» Task instructions
Copy exactly the lines from the one containing "build_yoke()" to the one containing "bpy.context.scene.collection.objects.link(empty)", both lines included, and nothing else.

--- Start Data excerpt ---

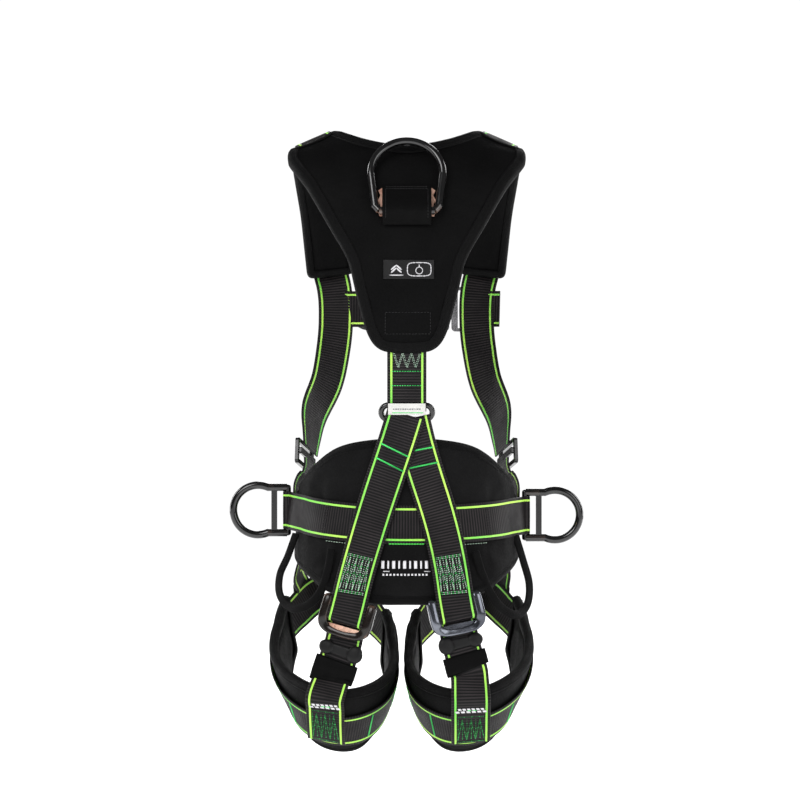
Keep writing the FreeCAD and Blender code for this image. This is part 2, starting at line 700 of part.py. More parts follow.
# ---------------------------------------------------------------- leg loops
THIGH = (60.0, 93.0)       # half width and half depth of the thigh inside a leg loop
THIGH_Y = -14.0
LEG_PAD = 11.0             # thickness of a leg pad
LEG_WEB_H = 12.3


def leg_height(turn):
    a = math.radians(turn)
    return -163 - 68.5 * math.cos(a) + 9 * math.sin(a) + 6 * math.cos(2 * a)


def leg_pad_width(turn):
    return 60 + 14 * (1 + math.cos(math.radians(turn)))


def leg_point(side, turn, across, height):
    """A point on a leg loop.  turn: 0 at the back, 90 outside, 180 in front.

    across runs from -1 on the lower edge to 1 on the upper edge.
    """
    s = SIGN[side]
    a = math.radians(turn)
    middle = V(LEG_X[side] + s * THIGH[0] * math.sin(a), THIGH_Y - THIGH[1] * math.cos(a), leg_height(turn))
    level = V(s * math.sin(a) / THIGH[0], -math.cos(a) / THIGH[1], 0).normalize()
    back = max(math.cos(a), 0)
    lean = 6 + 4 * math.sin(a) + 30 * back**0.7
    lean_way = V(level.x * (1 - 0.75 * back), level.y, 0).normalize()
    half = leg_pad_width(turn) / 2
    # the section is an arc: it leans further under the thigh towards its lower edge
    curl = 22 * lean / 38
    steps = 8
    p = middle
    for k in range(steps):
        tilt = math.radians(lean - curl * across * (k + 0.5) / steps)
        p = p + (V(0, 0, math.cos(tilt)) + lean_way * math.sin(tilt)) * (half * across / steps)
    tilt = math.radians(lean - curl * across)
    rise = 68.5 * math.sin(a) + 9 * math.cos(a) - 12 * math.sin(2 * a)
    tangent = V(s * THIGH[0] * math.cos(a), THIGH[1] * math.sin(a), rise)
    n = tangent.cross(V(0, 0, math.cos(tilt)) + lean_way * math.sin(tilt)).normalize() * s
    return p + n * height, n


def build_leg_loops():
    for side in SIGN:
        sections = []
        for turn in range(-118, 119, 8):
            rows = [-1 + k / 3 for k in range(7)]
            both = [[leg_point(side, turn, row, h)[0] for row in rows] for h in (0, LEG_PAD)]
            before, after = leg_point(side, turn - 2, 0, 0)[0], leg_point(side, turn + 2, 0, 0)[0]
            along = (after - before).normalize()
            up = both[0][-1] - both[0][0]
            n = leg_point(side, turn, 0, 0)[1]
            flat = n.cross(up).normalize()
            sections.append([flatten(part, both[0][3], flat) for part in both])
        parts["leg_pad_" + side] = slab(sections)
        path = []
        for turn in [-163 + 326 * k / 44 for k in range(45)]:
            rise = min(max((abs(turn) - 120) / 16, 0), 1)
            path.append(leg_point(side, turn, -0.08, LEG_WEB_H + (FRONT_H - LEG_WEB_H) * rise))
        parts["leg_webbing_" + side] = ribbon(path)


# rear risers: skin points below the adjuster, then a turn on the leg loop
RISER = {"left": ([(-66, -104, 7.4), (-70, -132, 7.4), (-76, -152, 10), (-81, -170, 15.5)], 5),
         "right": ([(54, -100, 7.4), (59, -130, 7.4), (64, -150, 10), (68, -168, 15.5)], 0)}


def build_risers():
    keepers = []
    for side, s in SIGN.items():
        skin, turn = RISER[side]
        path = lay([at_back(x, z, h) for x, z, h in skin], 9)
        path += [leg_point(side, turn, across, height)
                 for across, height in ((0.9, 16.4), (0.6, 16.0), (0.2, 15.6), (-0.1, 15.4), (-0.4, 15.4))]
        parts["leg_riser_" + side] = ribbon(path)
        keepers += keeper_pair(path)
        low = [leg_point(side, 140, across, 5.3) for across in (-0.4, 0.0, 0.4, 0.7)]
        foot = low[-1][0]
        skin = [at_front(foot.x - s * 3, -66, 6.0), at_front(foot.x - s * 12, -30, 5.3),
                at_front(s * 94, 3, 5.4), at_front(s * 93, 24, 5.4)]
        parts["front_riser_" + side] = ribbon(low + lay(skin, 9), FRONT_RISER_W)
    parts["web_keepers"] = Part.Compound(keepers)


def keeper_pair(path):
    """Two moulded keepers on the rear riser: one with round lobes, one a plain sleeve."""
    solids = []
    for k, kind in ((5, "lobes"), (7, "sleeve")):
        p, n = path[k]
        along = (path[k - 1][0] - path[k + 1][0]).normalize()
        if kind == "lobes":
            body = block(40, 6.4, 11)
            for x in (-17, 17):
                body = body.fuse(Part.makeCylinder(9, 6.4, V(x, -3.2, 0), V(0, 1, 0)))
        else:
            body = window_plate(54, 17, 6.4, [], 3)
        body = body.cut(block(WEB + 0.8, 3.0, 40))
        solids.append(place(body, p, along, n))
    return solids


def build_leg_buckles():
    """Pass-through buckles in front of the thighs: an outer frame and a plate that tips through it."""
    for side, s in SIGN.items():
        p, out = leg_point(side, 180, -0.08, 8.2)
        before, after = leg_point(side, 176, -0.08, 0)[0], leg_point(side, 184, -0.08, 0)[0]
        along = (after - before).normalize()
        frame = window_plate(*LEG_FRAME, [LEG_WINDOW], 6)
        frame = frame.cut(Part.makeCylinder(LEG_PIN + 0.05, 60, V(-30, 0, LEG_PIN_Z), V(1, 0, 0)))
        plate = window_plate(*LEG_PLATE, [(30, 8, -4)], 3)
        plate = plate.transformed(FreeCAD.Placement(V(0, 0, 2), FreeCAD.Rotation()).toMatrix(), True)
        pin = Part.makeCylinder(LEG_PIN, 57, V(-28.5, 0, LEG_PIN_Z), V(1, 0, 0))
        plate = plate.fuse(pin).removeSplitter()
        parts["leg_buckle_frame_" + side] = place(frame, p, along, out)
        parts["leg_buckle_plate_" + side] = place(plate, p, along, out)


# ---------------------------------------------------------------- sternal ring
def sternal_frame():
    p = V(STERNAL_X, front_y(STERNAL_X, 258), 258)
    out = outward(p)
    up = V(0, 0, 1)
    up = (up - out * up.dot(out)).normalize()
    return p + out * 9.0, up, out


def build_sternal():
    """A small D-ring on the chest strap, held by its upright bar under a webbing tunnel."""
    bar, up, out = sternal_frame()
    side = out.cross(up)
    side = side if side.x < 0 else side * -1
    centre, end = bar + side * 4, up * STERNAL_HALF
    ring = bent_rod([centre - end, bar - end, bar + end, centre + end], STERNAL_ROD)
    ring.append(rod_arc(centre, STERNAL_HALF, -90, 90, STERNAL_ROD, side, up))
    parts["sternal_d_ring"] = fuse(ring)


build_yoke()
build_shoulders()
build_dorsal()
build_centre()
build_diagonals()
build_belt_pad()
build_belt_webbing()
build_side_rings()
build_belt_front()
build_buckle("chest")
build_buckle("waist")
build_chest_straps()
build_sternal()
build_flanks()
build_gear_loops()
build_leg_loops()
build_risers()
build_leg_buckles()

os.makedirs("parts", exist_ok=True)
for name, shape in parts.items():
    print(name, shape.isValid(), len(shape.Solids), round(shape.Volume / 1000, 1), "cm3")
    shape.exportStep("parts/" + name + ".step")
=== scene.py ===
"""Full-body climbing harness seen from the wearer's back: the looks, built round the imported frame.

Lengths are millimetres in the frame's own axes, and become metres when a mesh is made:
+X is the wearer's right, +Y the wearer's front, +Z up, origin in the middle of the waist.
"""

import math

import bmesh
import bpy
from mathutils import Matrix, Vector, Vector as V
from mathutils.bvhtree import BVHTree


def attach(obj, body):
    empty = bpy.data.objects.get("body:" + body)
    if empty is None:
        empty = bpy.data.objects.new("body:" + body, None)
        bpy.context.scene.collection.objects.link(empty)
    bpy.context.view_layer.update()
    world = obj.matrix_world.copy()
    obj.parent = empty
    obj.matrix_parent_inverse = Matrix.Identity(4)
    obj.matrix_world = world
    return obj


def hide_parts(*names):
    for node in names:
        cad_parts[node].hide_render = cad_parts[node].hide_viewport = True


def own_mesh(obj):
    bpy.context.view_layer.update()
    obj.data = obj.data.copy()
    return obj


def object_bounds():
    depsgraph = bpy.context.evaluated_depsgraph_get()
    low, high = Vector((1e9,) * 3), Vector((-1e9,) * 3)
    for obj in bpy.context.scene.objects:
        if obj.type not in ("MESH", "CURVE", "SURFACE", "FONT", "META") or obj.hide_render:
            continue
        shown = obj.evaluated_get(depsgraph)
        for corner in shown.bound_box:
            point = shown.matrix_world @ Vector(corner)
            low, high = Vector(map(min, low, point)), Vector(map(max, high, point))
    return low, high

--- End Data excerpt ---

» Reply to the exercise
build_yoke()
build_shoulders()
build_dorsal()
build_centre()
build_diagonals()
build_belt_pad()
build_belt_webbing()
build_side_rings()
build_belt_front()
build_buckle("chest")
build_buckle("waist")
build_chest_straps()
build_sternal()
build_flanks()
build_gear_loops()
build_leg_loops()
build_risers()
build_leg_buckles()

os.makedirs("parts", exist_ok=True)
for name, shape in parts.items():
    print(name, shape.isValid(), len(shape.Solids), round(shape.Volume / 1000, 1), "cm3")
    shape.exportStep("parts/" + name + ".step")
=== scene.py ===
"""Full-body climbing harness seen from the wearer's back: the looks, built round the imported frame.

Lengths are millimetres in the frame's own axes, and become metres when a mesh is made:
+X is the wearer's right, +Y the wearer's front, +Z up, origin in the middle of the waist.
"""

import math

import bmesh
import bpy
from mathutils import Matrix, Vector, Vector as V
from mathutils.bvhtree import BVHTree


def attach(obj, body):
    empty = bpy.data.objects.get("body:" + body)
    if empty is None:
        empty = bpy.data.objects.new("body:" + body, None)
        bpy.context.scene.collection.objects.link(empty)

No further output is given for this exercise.